Task to complete: Print verbatim the opening line of the material and every subsequent line through the one containing "dip in RIM_BACK[1:]]".

Data segment:

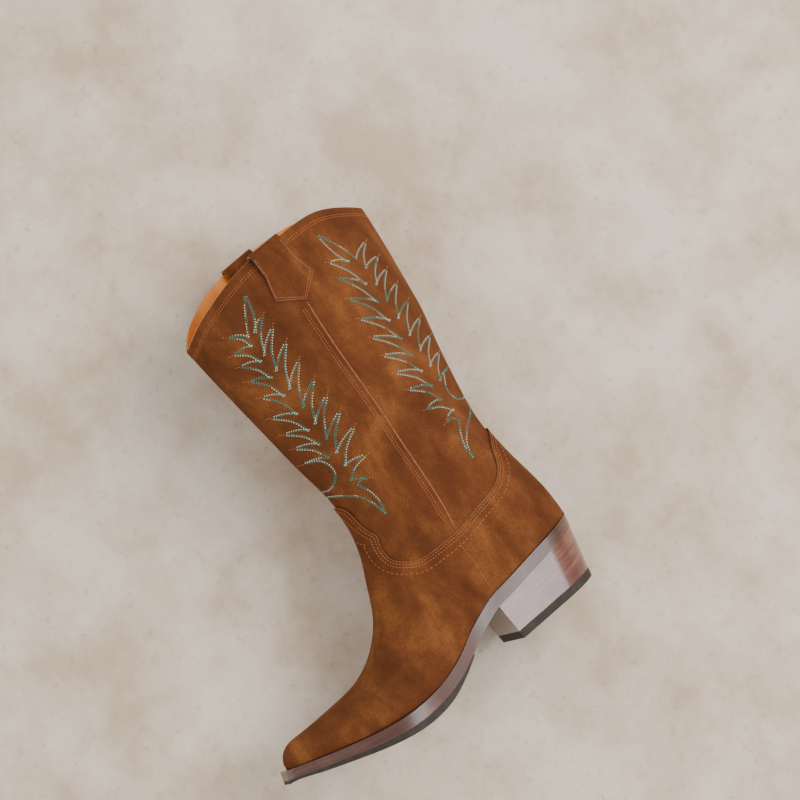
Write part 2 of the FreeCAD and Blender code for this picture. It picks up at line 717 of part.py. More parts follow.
wall_depth = size["shaft_thickness"]
lined_depth = wall_depth + size["lining_thickness"]
overlay_form = keep(form_solid(-size["overlay_thickness"]), "overlay_form")
wall_form = keep(form_solid(0.0), "wall_form")
lining_form = keep(form_solid(wall_depth), "lining_form")
cavity_form = keep(form_solid(lined_depth), "cavity_form")
piping_form = keep(form_solid(-size["piping_height"]), "piping_form")
overlay_shell = cut("overlay_shell", overlay_form, wall_form)
wall_shell = cut("wall_shell", wall_form, lining_form)
lining_shell = cut("lining_shell", lining_form, cavity_form)
piping_shell = cut("piping_shell", piping_form, wall_form)

# Rim: high at the sides, dipping to the front fold and more to the back fold.
RIM_FRONT = [(0.0, 0.0), (0.27, 0.04), (0.49, 0.18), (0.66, 0.36), (0.82, 0.58), (1.0, 1.0), (1.2, 1.5)]
RIM_BACK = [(0.0, 0.0), (0.18, 0.02), (0.40, 0.055), (0.55, 0.15), (0.69, 0.35), (0.85, 0.665),
            (1.0, 1.0), (1.2, 1.5)]
rim_points = [(size["leg_centre"] + (rim_front - size["leg_centre"]) * share,
               size["rim_height"] - size["front_dip"] * dip) for share, dip in reversed(RIM_FRONT)]
rim_points += [(size["leg_centre"] + (rim_back - size["leg_centre"]) * share,
                size["rim_height"] - size["back_dip"] * dip) for share, dip in RIM_BACK[1:]]

# Upper edge of the vamp and the counter, front to back, as shares of the ball's distance
# and of the ankle's height: a tongue up the front, a small point, then round the side.
OVERLAY_EDGE = [(0.860, 0.835), (0.745, 0.835), (0.707, 0.829), (0.692, 0.813), (0.682, 0.784),
                (0.679, 0.722), (0.671, 0.680), (0.662, 0.654), (0.675, 0.621), (0.684, 0.579),
                (0.674, 0.539), (0.633, 0.505), (0.592, 0.486), (0.505, 0.479), (0.393, 0.479),
                (0.280, 0.494), (0.140, 0.513), (0.065, 0.551), (0.036, 0.589), (0.012, 0.627),
                (-0.032, 0.665), (-0.059, 0.684), (-0.150, 0.730)]
# Lower edge of the shaft leather, tucked inside that edge.
TUCKED_EDGE = [(0.950, 0.668), (0.830, 0.628), (0.745, 0.578), (0.692, 0.522), (0.642, 0.474),
               (0.587, 0.446), (0.503, 0.437), (0.393, 0.437), (0.280, 0.452), (0.140, 0.471),
               (0.055, 0.500), (0.010, 0.540), (-0.040, 0.585), (-0.110, 0.630), (-0.200, 0.670)]
# Side seam, top to bottom, about the middle of the leg, with heights as shares of the rim's.
SIDE_SEAM = [(-3.0, 1.080), (-1.5, 1.000), (-0.1, 0.858), (1.4, 0.818), (4.1, 0.732), (5.9, 0.646),
             (7.5, 0.559), (9.7, 0.473), (12.2, 0.387), (15.0, 0.323), (18.9, 0.271), (21.1, 0.237),
             (22.4, 0.172), (24.1, 0.125), (25.0, 0.030)]

edge_points = [(ball * share, size["ankle_height"] * tall) for share, tall in OVERLAY_EDGE]
tuck_points = [(ball * share, size["ankle_height"] * tall) for share, tall in TUCKED_EDGE]
seam_points = [(size["leg_centre"] + shift, size["rim_height"] * tall) for shift, tall in SIDE_SEAM]

above_sole = side_prism([spline(feather_points(0.0)),
                         line(feather_points(0.0)[0], (FAR_BACK, SKY)),
                         line((FAR_BACK, SKY), (FAR_AHEAD, SKY)),
                         line((FAR_AHEAD, SKY), feather_points(0.0)[-1])], "above_sole")
under_rim = region_under(rim_points, -20.0, "under_rim")
under_edge_leg = region_under(edge_points, -20.0, "under_edge_leg")
under_tuck_leg = region_under(tuck_points, -20.0, "under_tuck_leg")
forefoot = side_polygon([(edge_points[0][0], -20.0), (FAR_AHEAD, -20.0),
                         (FAR_AHEAD, edge_points[0][1]), edge_points[0]], "forefoot")


def fuse(name, first, second):
    """Document object holding both features as one."""
    result = doc.addObject("Part::Fuse", name)
    result.Base = first
    result.Tool = second
    return result


under_edge = fuse("under_edge", under_edge_leg, forefoot)
forefoot_low = side_polygon([(tuck_points[0][0], -20.0), (FAR_AHEAD, -20.0),
                             (FAR_AHEAD, tuck_points[0][1]), tuck_points[0]], "forefoot_low")
under_tuck = fuse("under_tuck", under_tuck_leg, forefoot_low)
top_seam, low_seam = seam_points[0], seam_points[-1]
ahead_of_seam = side_prism([spline(seam_points), line(low_seam, (FAR_AHEAD, low_seam[1])),
                            line((FAR_AHEAD, low_seam[1]), (FAR_AHEAD, top_seam[1])),
                            line((FAR_AHEAD, top_seam[1]), top_seam)], "ahead_of_seam")
toe_line = toe_end - size["toe_box_length"]
toe_cut = [(toe_line + 8.0, -20.0), (toe_line - 18.0, 150.0)]
counter_cut = [(size["counter_reach"] + 6.0, -20.0), (size["counter_reach"] - 20.0, 150.0)]
toe_region = side_polygon([toe_cut[0], (FAR_AHEAD, -20.0), (FAR_AHEAD, 150.0), toe_cut[1]], "toe_region")
counter_region = side_polygon([counter_cut[0], (FAR_BACK, -20.0), (FAR_BACK, 150.0), counter_cut[1]],
                              "counter_region")
middle_region = side_polygon([toe_cut[0], toe_cut[1], counter_cut[1], counter_cut[0]], "middle_region")

standing_overlay = common("standing_overlay", overlay_shell, above_sole)
overlay = common("overlay", standing_overlay, under_edge)
vamp = common("vamp", overlay, ahead_of_seam)
counter_cover = cut("counter_cover", overlay, ahead_of_seam)

whole_wall = common("whole_wall", wall_shell, under_rim)
leg_wall = cut("leg_wall", whole_wall, under_tuck)
shaft_front = common("shaft_front", leg_wall, ahead_of_seam)
shaft_back = cut("shaft_back", leg_wall, ahead_of_seam)

standing_wall = common("standing_wall", wall_shell, above_sole)
foot_wall = common("foot_wall", standing_wall, under_tuck)
toe_box = common("toe_box", standing_wall, toe_region)
heel_counter = common("heel_counter", foot_wall, counter_region)
vamp_interlining = common("vamp_interlining", foot_wall, middle_region)

whole_lining = common("whole_lining", lining_shell, under_rim)
leg_lining = cut("leg_lining", whole_lining, under_tuck)
shaft_lining_front = common("shaft_lining_front", leg_lining, ahead_of_seam)
shaft_lining_back = cut("shaft_lining_back", leg_lining, ahead_of_seam)
standing_lining = common("standing_lining", lining_shell, above_sole)
vamp_lining = common("vamp_lining", standing_lining, under_tuck)

footbed_top = -size["insole_thickness"] - size["sock_thickness"]
footbed = common("footbed", cavity_form, band(footbed_top, 0.0, "footbed_band"))
insole_board = common("insole_board", footbed, band(-size["insole_thickness"], 0.0, "insole_band"))
sock_liner = common("sock_liner", footbed, band(footbed_top, -size["insole_thickness"], "sock_band"))

# ---------------------------------------------------------------- piping in the side seams

piping_half = size["piping_width"] / 2.0
tab_point = size["rim_height"] - size["strap_drop"]


def seam_at(height):
    """Distance of the side seam at a height."""
    return curve_through([(tall, distance) for distance, tall in reversed(seam_points)], height)


piping_top = tab_point - 0.6
piping_low = size["ankle_height"] * 0.479
piping_heights = [piping_low + (piping_top - piping_low) * k / 9.0 for k in range(10)]
piping_front = [(seam_at(tall) + piping_half, tall) for tall in piping_heights]
piping_back = [(seam_at(tall) - piping_half, tall) for tall in piping_heights]
piping_strip = side_prism([spline(piping_front), spline(piping_back),
                           line(piping_front[0], piping_back[0]),
                           line(piping_front[-1], piping_back[-1])], "piping_strip")
outer_side = doc.addObject("Part::Box", "outer_side")
outer_side.setExpression("Length", "2 * sizes.shaft_width")
outer_side.setExpression("Width", "4 * sizes.sole_length")
outer_side.setExpression("Height", "2 * sizes.rim_height")
outer_side.setExpression("Placement.Base.y", "-2 * sizes.sole_length")
piping_pair = common("piping_pair", piping_shell, piping_strip)
piping_free = cut("piping_free", piping_pair, under_edge)
side_piping_outer = common("side_piping_outer", piping_free, outer_side)
side_piping_inner = cut("side_piping_inner", piping_free, outer_side)

# ---------------------------------------------------------------- pull straps

def leg_surface(distance, height, inset):
    """Half-width of the leg's form at a distance and a height, drawn in by inset."""
    samples = []
    for station in leg_stations():
        section = inset_station(station, inset)
        front, back = section["front"][0], section["back"][0]
        share = (front - distance) / (front - back)
        samples.append((section["front"][1],
                        section["half_width"] * width_share(section, angle_at(share))))
    return curve_through(samples, height)


def strap_section(distance, side):
    """Closed section of the strap across the rim, at one distance along the rim."""
    thick = size["strap_thickness"]
    away = size["strap_stand_off"]
    rim = size["rim_height"]

    def outer(height, stand):
        return (leg_surface(distance, height, 0.0) + thick / 2.0 + stand, height)

    def inner(height, stand):
        return (leg_surface(distance, height, lined_depth) - thick / 2.0 - stand, height)

    middle = (outer(rim, 0.0)[0] + inner(rim, 0.0)[0]) / 2.0
    half = (outer(rim, away)[0] - inner(rim, away)[0]) / 2.0
    crown = strap_top - thick / 2.0
    spring = rim - 1.6
    shoulder = spring + 0.68 * (crown - spring)
    path = [outer(tab_point - 4.0, -WALL_BITE), outer(tab_point + 8.0, -WALL_BITE),
            outer(rim - 26.0, -WALL_BITE), outer(rim - 20.0, 0.02 * away),
            outer(rim - 13.0, 0.42 * away), outer(rim - 6.0, 0.86 * away),
            (middle + half, spring), (middle + 0.78 * half, shoulder),
            (middle, crown),
            (middle - 0.78 * half, shoulder), (middle - half, spring),
            inner(rim - 6.0, 0.86 * away), inner(rim - 13.0, 0.42 * away),
            inner(rim - 20.0, 0.02 * away), inner(rim - size["strap_inner_drop"], -WALL_BITE)]
    centre = Part.BSplineCurve()
    centre.interpolate([Vector(across, 0, height) for across, height in path])
    start, end = centre.FirstParameter, centre.LastParameter
    faces = ([], [])
    for k in range(STRAP_STEPS + 1):
        where = start + (end - start) * k / STRAP_STEPS
        point = centre.value(where)
        ahead = centre.tangent(where)[0]
        sideways = Vector(ahead.z, 0, -ahead.x)
        for row, shift in zip(faces, (thick / 2.0, -thick / 2.0)):
            moved = point + sideways * shift
            row.append(place(distance, side * moved.x, moved.z))
    curves = []
    for row in faces:
        curve = Part.BSplineCurve()
        curve.interpolate(row)
        curves.append(curve.toShape())
    ends = [Part.LineSegment(faces[0][k], faces[1][k]).toShape() for k in (0, -1)]
    return Part.Wire([curves[0], ends[1], curves[1], ends[0]])


strap_centre = seam_at(size["rim_height"]) + 0.6
half_strap = size["strap_width"] / 2.0
half_tab = size["strap_tab_width"] / 2.0
strap_sections = [strap_centre + half_tab * k / 2.0 * 1.1 for k in (-2, -1, 0, 1, 2)]
tab_prism = side_polygon([(strap_centre - half_strap, SKY), (strap_centre + half_strap, SKY),
                          (strap_centre + half_strap, size["rim_height"] - STRAP_NECK),
                          (strap_centre + half_tab, tab_point + TAB_SHOULDER),
                          (strap_centre, tab_point),
                          (strap_centre - half_tab, tab_point + TAB_SHOULDER),
                          (strap_centre - half_strap, size["rim_height"] - STRAP_NECK)], "tab_prism")
lined_wall = fuse("lined_wall", whole_wall, whole_lining)
straps = []
for side, which in ((1, "outer"), (-1, "inner")):
    blank = keep(Part.makeLoft([strap_section(d, side) for d in strap_sections], True, False),
                 "strap_blank_" + which)
    tab = common("strap_tab_" + which, blank, tab_prism)
    straps.append(cut("pull_strap_" + which, tab, lined_wall))

# ---------------------------------------------------------------- check and write

PARTS = [outsole, half_sole, welt, heel_rand, cork_filler, shank, insole_board, sock_liner,
         top_lift] + lifts + [heel_wedge, heel_nails, vamp, counter_cover, shaft_front, shaft_back,
                              toe_box, heel_counter, vamp_interlining, shaft_lining_front,
                              shaft_lining_back, vamp_lining, side_piping_outer,
                              side_piping_inner] + straps


def check_and_write():
    """Recompute, refuse anything failed, then write one STEP file for each part."""
    doc.recompute()
    failed = [item.Name for item in doc.Objects
              if "Invalid" in item.State or "Error" in item.State]
    if failed:
        raise RuntimeError("these objects failed: " + ", ".join(failed))
    for item in PARTS:
        if item.Shape.isNull() or not item.Shape.isValid() or not item.Shape.Solids:
            raise RuntimeError("bad shape: " + item.Name)
    os.makedirs("parts", exist_ok=True)
    for item in PARTS:
        item.Shape.exportStep(os.path.join("parts", item.Label + ".step"))
        box = item.Shape.BoundBox
        print("%-20s solids %d  volume %9.1f  x %7.2f %7.2f  y %8.2f %8.2f  z %7.2f %7.2f" % (
            item.Label, len(item.Shape.Solids), item.Shape.Volume,
            box.XMin, box.XMax, box.YMin, box.YMax, box.ZMin, box.ZMax))


check_and_write()
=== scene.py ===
"""Western boot for a left foot: suede upper, embroidered shaft, stacked leather heel.

Everything is in metres in the frame of the CAD model: Z is up, the toe points to -Y and the
outer side of the foot is +X.  Lengths along the boot are written as "distances": millimetres
ahead of the back edge of the heel base, towards the toe.
"""
import logging
import math
from dataclasses import dataclass, field
from enum import Enum
from typing import Any, Dict, List, Optional, Sequence, Tuple

import bmesh
import bpy
from mathutils import Matrix, Vector, noise
from mathutils.bvhtree import BVHTree


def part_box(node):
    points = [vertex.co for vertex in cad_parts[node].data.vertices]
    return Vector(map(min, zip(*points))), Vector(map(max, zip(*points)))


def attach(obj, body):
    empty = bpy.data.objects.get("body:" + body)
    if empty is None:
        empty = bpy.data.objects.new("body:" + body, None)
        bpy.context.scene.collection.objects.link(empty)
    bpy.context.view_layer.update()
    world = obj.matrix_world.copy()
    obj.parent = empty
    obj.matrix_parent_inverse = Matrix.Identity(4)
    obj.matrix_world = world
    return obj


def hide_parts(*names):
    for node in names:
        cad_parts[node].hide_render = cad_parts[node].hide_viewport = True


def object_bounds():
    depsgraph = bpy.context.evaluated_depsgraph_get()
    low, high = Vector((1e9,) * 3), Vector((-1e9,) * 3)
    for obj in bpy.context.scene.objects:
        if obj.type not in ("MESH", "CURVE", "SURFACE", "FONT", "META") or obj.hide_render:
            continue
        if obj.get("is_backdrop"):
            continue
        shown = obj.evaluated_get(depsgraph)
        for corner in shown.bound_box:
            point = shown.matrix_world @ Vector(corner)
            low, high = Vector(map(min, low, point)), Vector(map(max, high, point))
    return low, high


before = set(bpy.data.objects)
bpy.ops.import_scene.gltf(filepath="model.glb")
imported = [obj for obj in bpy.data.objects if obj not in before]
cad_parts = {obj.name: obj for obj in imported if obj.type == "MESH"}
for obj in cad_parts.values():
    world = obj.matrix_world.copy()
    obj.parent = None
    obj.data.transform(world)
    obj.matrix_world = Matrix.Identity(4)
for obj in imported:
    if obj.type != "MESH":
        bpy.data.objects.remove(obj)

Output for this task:
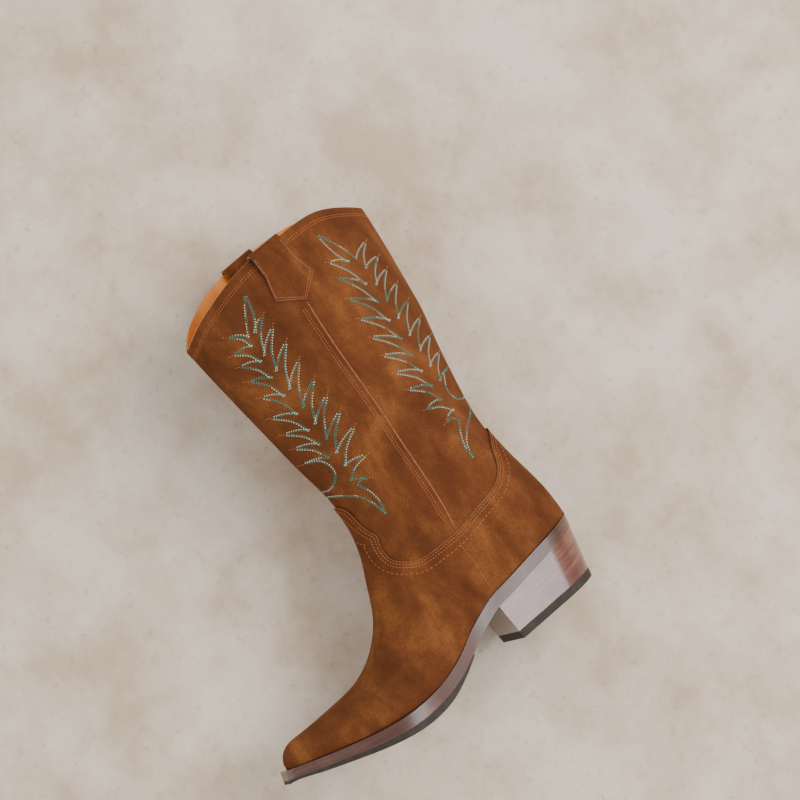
Write part 2 of the FreeCAD and Blender code for this picture. It picks up at line 717 of part.py. More parts follow.
wall_depth = size["shaft_thickness"]
lined_depth = wall_depth + size["lining_thickness"]
overlay_form = keep(form_solid(-size["overlay_thickness"]), "overlay_form")
wall_form = keep(form_solid(0.0), "wall_form")
lining_form = keep(form_solid(wall_depth), "lining_form")
cavity_form = keep(form_solid(lined_depth), "cavity_form")
piping_form = keep(form_solid(-size["piping_height"]), "piping_form")
overlay_shell = cut("overlay_shell", overlay_form, wall_form)
wall_shell = cut("wall_shell", wall_form, lining_form)
lining_shell = cut("lining_shell", lining_form, cavity_form)
piping_shell = cut("piping_shell", piping_form, wall_form)

# Rim: high at the sides, dipping to the front fold and more to the back fold.
RIM_FRONT = [(0.0, 0.0), (0.27, 0.04), (0.49, 0.18), (0.66, 0.36), (0.82, 0.58), (1.0, 1.0), (1.2, 1.5)]
RIM_BACK = [(0.0, 0.0), (0.18, 0.02), (0.40, 0.055), (0.55, 0.15), (0.69, 0.35), (0.85, 0.665),
            (1.0, 1.0), (1.2, 1.5)]
rim_points = [(size["leg_centre"] + (rim_front - size["leg_centre"]) * share,
               size["rim_height"] - size["front_dip"] * dip) for share, dip in reversed(RIM_FRONT)]
rim_points += [(size["leg_centre"] + (rim_back - size["leg_centre"]) * share,
                size["rim_height"] - size["back_dip"] * dip) for share, dip in RIM_BACK[1:]]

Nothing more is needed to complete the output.